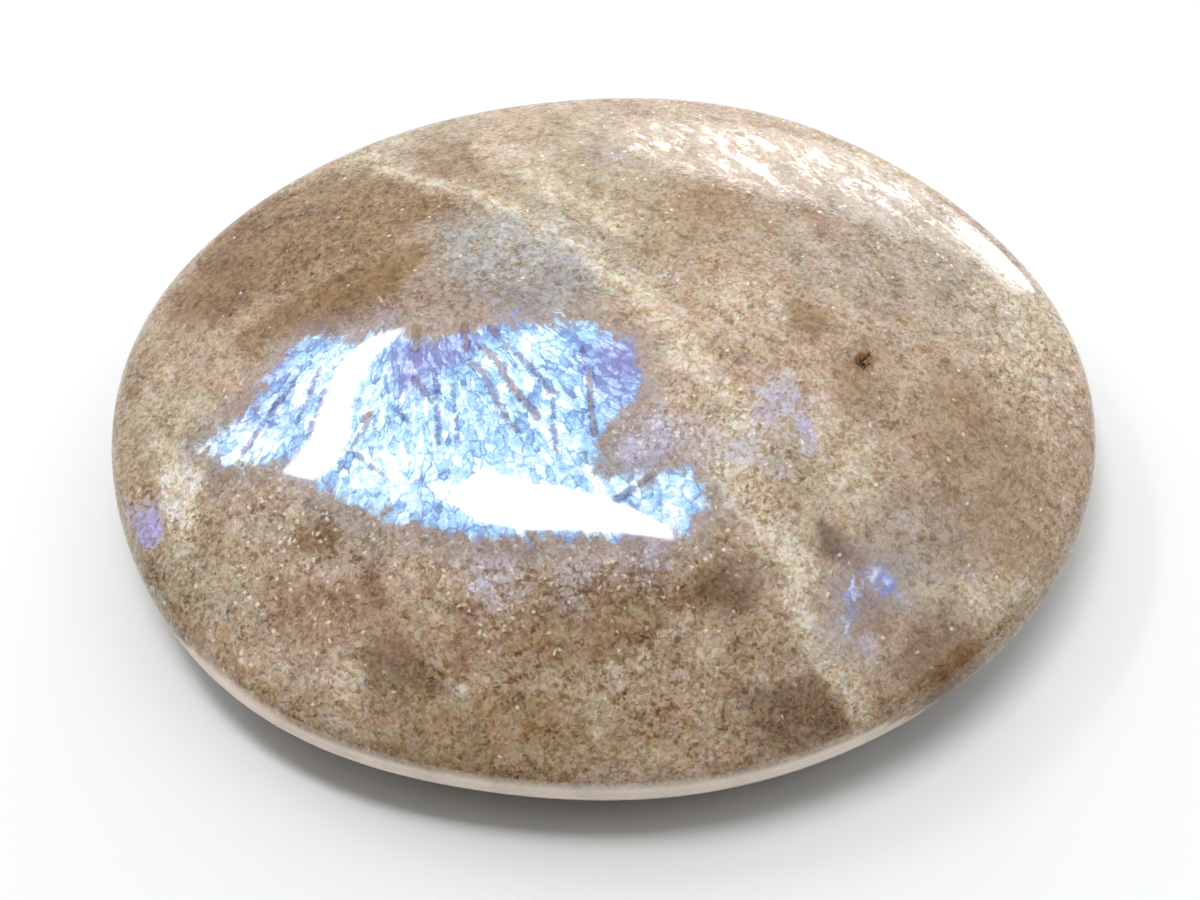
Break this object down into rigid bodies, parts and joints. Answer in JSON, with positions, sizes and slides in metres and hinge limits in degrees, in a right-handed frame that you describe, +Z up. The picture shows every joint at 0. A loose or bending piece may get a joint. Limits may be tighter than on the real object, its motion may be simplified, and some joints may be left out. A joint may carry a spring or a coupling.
{
  "type": "polished moonstone palm stone",
  "caption": "Flattened oval polished moonstone with a low domed crown, a tightly rounded girdle, a shallow domed keel and a small flat spot to rest on.",
  "frame": {"origin": "on the plane of the flat spot under the stone, at the middle of the stone's box in plan", "axes": "+X along the stone's length, +Y across its width, +Z up through the thickness from the flat spot to the crown"},
  "size_m": [0.066, 0.0536, 0.0158],
  "materials": {
    "moonstone": "polished tan and cream feldspar with a blue sheen under the surface"
  },
  "bodies": {
    "root": {"moonstone": "moonstone"}
  },
  "joints": []
}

● ● ● ●

• **What you should do**: Extract, word for word, each line of the listing above.

• **Response**:
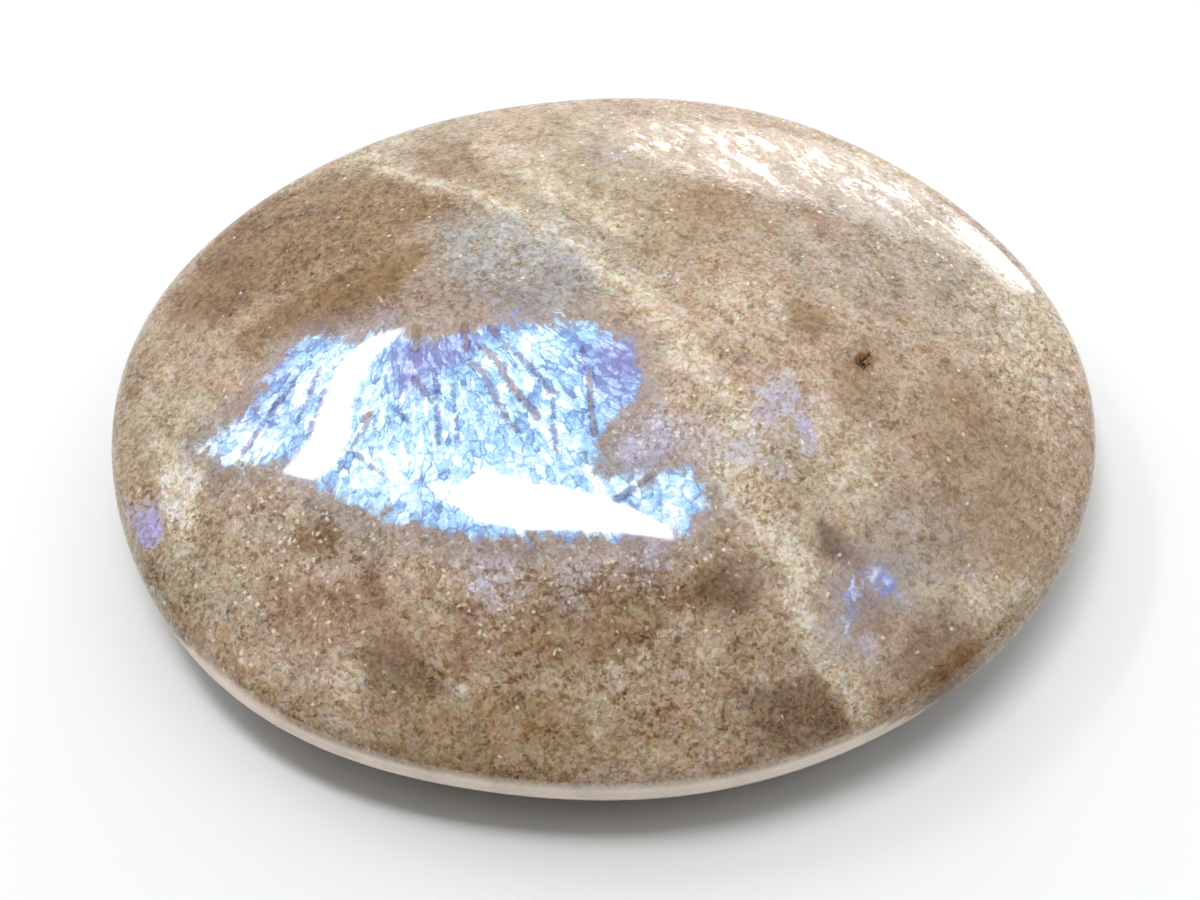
Break this object down into rigid bodies, parts and joints. Answer in JSON, with positions, sizes and slides in metres and hinge limits in degrees, in a right-handed frame that you describe, +Z up. The picture shows every joint at 0. A loose or bending piece may get a joint. Limits may be tighter than on the real object, its motion may be simplified, and some joints may be left out. A joint may carry a spring or a coupling.
{
  "type": "polished moonstone palm stone",
  "caption": "Flattened oval polished moonstone with a low domed crown, a tightly rounded girdle, a shallow domed keel and a small flat spot to rest on.",
  "frame": {"origin": "on the plane of the flat spot under the stone, at the middle of the stone's box in plan", "axes": "+X along the stone's length, +Y across its width, +Z up through the thickness from the flat spot to the crown"},
  "size_m": [0.066, 0.0536, 0.0158],
  "materials": {
    "moonstone": "polished tan and cream feldspar with a blue sheen under the surface"
  },
  "bodies": {
    "root": {"moonstone": "moonstone"}
  },
  "joints": []
}